Kimberly Alt shares a wealth of information about contracts and fine print in this A Secure Life: “One of the first things consumers need to understand about the home security industry is that there is no such thing as a free alarm system.”

Many companies require that you sign a three-year contract and then charge you a ridiculous amount if you go over the three years and don’t sign a new contract. At the same time, if you want to cancel anytime beforehand there could be a major cancellation fee.

It’s best to set an alarm on your phone or computer to remind you of all the important dates so you don’t get stuck paying thousands of dollars in fees that you didn’t intend to.

Ask for more equipment.

When you are ordering new supplies for a home security system it is going to be expensive. Safety comes first, but at a price.

Reader’s Digest suggests, “When you are signing up for a new alarm system, always ask for more equipment. Many of us will throw in some extra sensors or an extra keypad if that’s what we need to do to get the sale.”

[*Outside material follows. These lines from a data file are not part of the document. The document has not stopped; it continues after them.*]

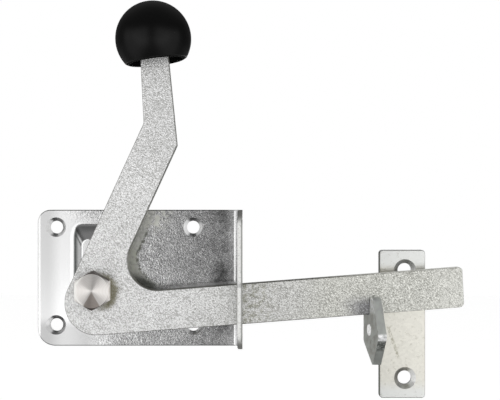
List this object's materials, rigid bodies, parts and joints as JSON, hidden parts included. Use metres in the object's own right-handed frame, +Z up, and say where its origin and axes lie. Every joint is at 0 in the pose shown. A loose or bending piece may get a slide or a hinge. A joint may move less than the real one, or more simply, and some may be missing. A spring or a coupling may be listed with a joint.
{
  "type": "gate bolt",
  "caption": "Throw-over gate bolt: a ball-handled lever turns on a bent base plate and drops its long arm into a hooked keeper plate.",
  "frame": {"origin": "middle of the base plate's four screw holes, on the back plane of both plates", "axes": "+X along the arm towards the keeper, +Z up, -Y towards the viewer, away from the gate"},
  "size_m": [0.2155, 0.038, 0.2009],
  "materials": {
    "galvanised_steel": "galvanised sheet, satin with a fine grain",
    "keeper_steel": "smooth zinc-coated plate, satin",
    "lever_steel": "galvanised flat bar with a sparkling grain",
    "black_plastic": "moulded, satin black",
    "bolt_steel": "turned face with radial sheen",
    "zinc_plated_steel": "bright zinc plated"
  },
  "bodies": {
    "frame": {"base_plate": "galvanised_steel", "keeper_plate": "keeper_steel", "pivot_bolt": "bolt_steel", "bearing_washer": "zinc_plated_steel", "lock_washer": "zinc_plated_steel", "lock_nut": "zinc_plated_steel"},
    "lever": {"lever": "lever_steel", "ball_knob": "black_plastic"}
  },
  "joints": [
    {"name": "lever_pivot", "type": "hinge", "parent": "frame", "child": "lever", "pos_m": [-0.014, -0.012, -0.006], "axis": [0, -1, 0], "range_deg": [0, 22]}
  ]
}
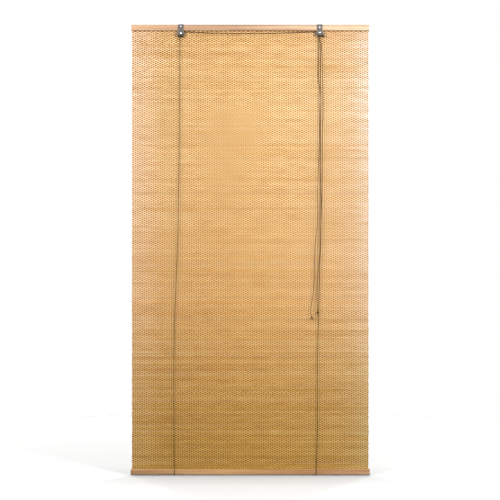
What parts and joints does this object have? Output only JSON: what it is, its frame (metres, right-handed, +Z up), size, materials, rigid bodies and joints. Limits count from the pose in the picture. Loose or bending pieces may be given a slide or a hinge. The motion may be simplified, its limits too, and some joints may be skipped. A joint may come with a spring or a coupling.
{
  "type": "bamboo roll up blind",
  "caption": "Roll-up blind of woven bamboo sticks between wooden head and foot battens, raised by cords over steel pulley brackets with a cord lock.",
  "frame": {"origin": "midway between the two hanging holes, on the top faces of the brackets", "axes": "+X along the battens to the right seen from the front, +Y towards the window, +Z up"},
  "size_m": [0.808, 0.0418, 1.5231],
  "materials": {
    "batten_wood": "planed, unlacquered",
    "bamboo_mat": "split bamboo sticks woven with cotton thread",
    "bracket_steel": "zinc plated",
    "rivet_steel": "bright zinc plated",
    "nail_steel": "bright wire",
    "wheel_plastic": "moulded",
    "cord": "twisted cotton cord"
  },
  "bodies": {
    "head": {"head_front_batten": "batten_wood", "head_back_batten": "batten_wood", "bamboo_mat": "bamboo_mat", "head_nails": "nail_steel", "left_staple": "nail_steel", "right_staple": "nail_steel", "left_bracket": "bracket_steel", "right_bracket": "bracket_steel", "left_axle_rivet": "rivet_steel", "right_axle_rivet": "rivet_steel", "lock_cam_pin": "rivet_steel", "left_bracket_screw": "rivet_steel", "right_bracket_screw": "rivet_steel", "left_lift_cord": "cord", "right_lift_cord": "cord", "left_draw_cord": "cord", "right_draw_cord": "cord", "left_pull_knot": "cord", "right_pull_knot": "cord", "left_fixed_end": "cord", "right_fixed_end": "cord"},
    "foot": {"foot_front_batten": "batten_wood", "foot_back_batten": "batten_wood", "foot_nails": "nail_steel"},
    "left_wheel": {"left_wheel": "wheel_plastic"},
    "right_front_wheel": {"right_front_wheel": "wheel_plastic"},
    "right_rear_wheel": {"right_rear_wheel": "wheel_plastic"},
    "lock_cam": {"lock_cam": "bracket_steel"}
  },
  "joints": [
    {"name": "raise", "type": "slide", "parent": "head", "child": "foot", "axis": [0, 0, 1], "range_m": [0, 1.38], "deforming": ["bamboo_mat", "left_lift_cord", "right_lift_cord"]},
    {"name": "left_wheel_spin", "type": "hinge", "parent": "head", "child": "left_wheel", "pos_m": [-0.234, -0.0264, -0.0284], "axis": [0, 1, 0], "continuous": true},
    {"name": "right_front_wheel_spin", "type": "hinge", "parent": "head", "child": "right_front_wheel", "pos_m": [0.234, -0.027, -0.0284], "axis": [0, 1, 0], "continuous": true},
    {"name": "right_rear_wheel_spin", "type": "hinge", "parent": "head", "child": "right_rear_wheel", "pos_m": [0.234, -0.0229, -0.0284], "axis": [0, 1, 0], "continuous": true},
    {"name": "cam_release", "type": "hinge", "parent": "head", "child": "lock_cam", "pos_m": [0.2446, -0.0249, -0.0335], "axis": [0, -1, 0], "range_deg": [0, 35]}
  ],
  "couplings": [
    {"joint": "left_wheel_spin", "follows": "raise", "rad_per_m": 434.78},
    {"joint": "right_front_wheel_spin", "follows": "raise", "rad_per_m": 434.78},
    {"joint": "right_rear_wheel_spin", "follows": "raise", "rad_per_m": 434.78}
  ]
}
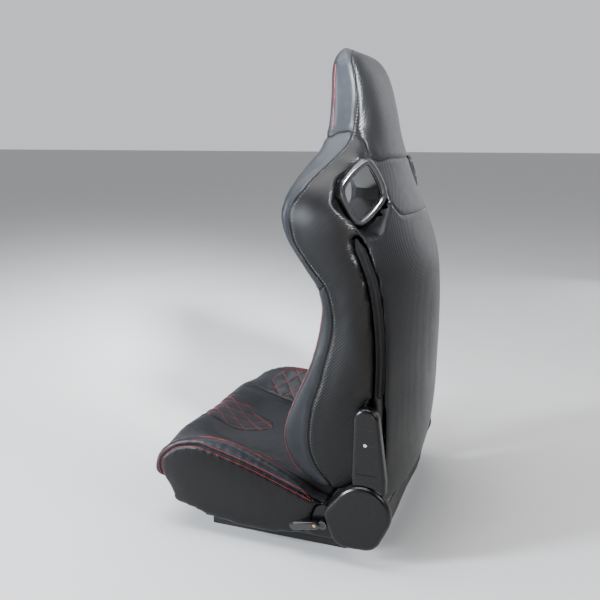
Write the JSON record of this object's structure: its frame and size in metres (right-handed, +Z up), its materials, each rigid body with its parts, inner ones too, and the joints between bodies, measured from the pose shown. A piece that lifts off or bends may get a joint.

Everyone loves free stuff, especially when it comes to expensive home electronics that can help keep you safe. Besides, it never hurts to ever ask.

It’s just like with a cable company, who sometimes will throw in free HDMI cables or extension cords that’ll save you a little money and a trip to the hardware store.

Turn it on, lock your doors, and make a solid password.

Sometimes the most obvious thing is the one that goes overlooked. Just like how they say most auto accidents that involve an injury due to not wearing a seat belt are within a two-mile radius of your home, something similar is true about security alarm systems.

Be sure to always do the simple things, such as locking doors, windows, and the garage. And of course make your password something that people won’t easily guess. This means: not your birthday, street address, or phone number.

The Patriot Caller shares a good reminder: “Today, the standard operating procedure for burglars is to literally walk by and test all doors to see if they’re locked. If a door is unlocked, it’s an open invitation to slip inside and grab whatever valuables they can find. Most burglars are opportunists.”